## PROMPT
Scan the material for the word "into", and copy each line where it shows up.

## SOURCE DATA
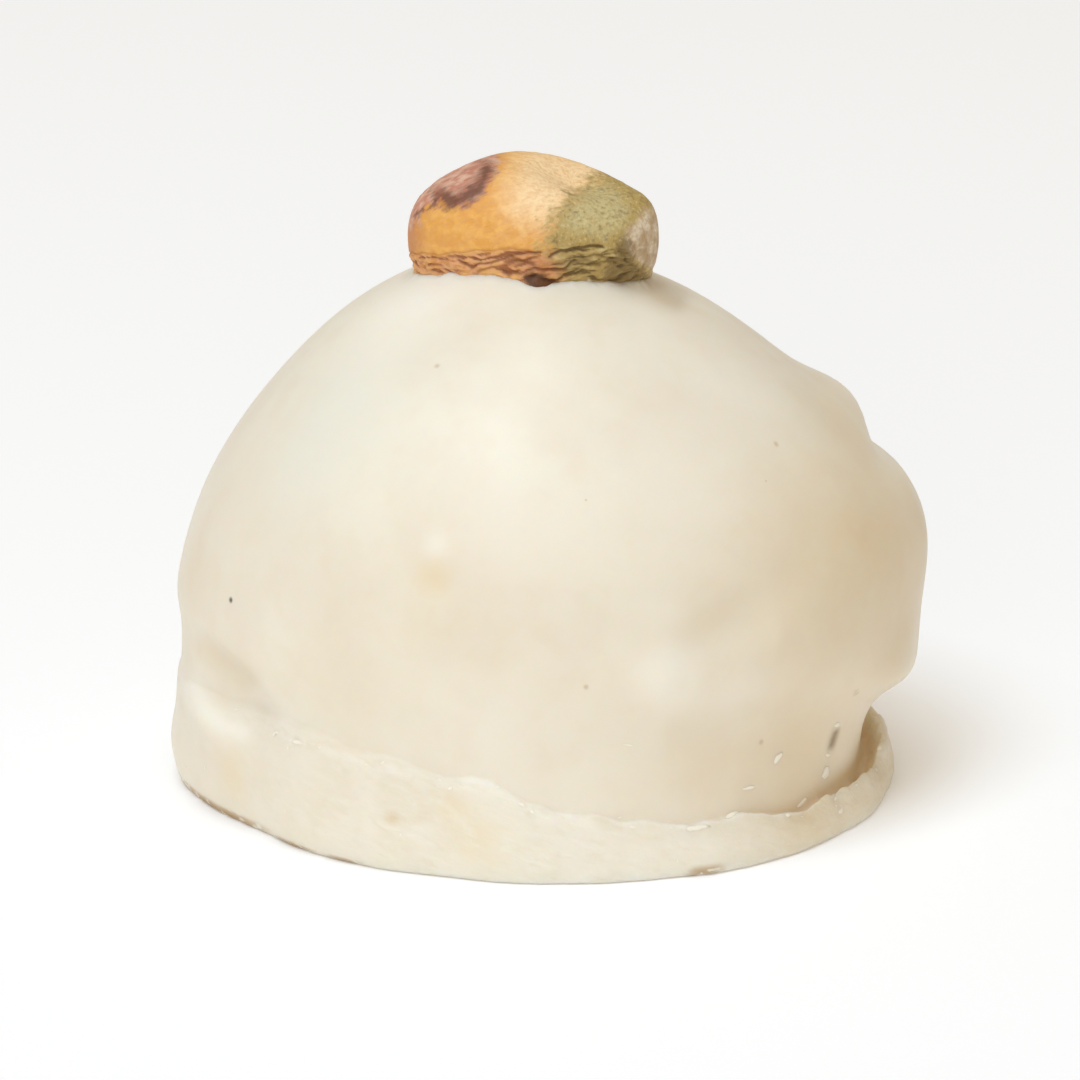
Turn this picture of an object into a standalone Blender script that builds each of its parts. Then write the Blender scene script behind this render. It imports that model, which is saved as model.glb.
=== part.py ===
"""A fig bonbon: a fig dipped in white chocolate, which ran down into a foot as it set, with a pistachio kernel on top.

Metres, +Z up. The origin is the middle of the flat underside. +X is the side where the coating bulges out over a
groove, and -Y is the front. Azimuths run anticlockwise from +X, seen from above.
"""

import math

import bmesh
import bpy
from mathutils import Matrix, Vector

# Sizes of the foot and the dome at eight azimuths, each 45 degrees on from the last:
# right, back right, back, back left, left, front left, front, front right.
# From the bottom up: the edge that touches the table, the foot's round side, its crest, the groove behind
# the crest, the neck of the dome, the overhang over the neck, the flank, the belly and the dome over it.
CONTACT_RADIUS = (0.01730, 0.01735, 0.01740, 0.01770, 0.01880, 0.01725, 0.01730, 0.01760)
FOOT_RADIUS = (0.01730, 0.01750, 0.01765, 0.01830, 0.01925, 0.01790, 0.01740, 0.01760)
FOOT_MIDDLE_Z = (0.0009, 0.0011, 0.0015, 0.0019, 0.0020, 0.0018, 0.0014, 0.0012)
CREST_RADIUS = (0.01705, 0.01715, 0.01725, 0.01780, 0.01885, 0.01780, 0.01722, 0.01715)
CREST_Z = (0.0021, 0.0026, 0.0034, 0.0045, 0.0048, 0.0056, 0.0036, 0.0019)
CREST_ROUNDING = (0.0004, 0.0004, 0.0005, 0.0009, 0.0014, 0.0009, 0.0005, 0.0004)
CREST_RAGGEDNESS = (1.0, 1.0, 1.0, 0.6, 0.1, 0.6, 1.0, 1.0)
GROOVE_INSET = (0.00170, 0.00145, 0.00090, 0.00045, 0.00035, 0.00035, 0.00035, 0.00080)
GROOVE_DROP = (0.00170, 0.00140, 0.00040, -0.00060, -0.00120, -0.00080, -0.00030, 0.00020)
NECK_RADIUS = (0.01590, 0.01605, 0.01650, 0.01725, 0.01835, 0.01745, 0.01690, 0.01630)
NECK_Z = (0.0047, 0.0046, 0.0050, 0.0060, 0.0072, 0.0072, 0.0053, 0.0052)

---

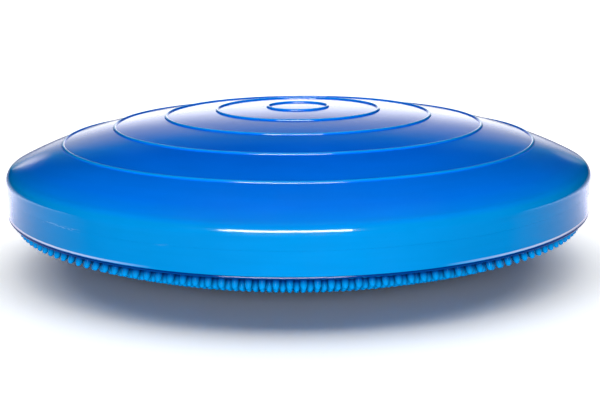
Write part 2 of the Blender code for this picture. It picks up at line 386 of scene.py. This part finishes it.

## SOLUTION
Turn this picture of an object into a standalone Blender script that builds each of its parts. Then write the Blender scene script behind this render. It imports that model, which is saved as model.glb.
"""A fig bonbon: a fig dipped in white chocolate, which ran down into a foot as it set, with a pistachio kernel on top.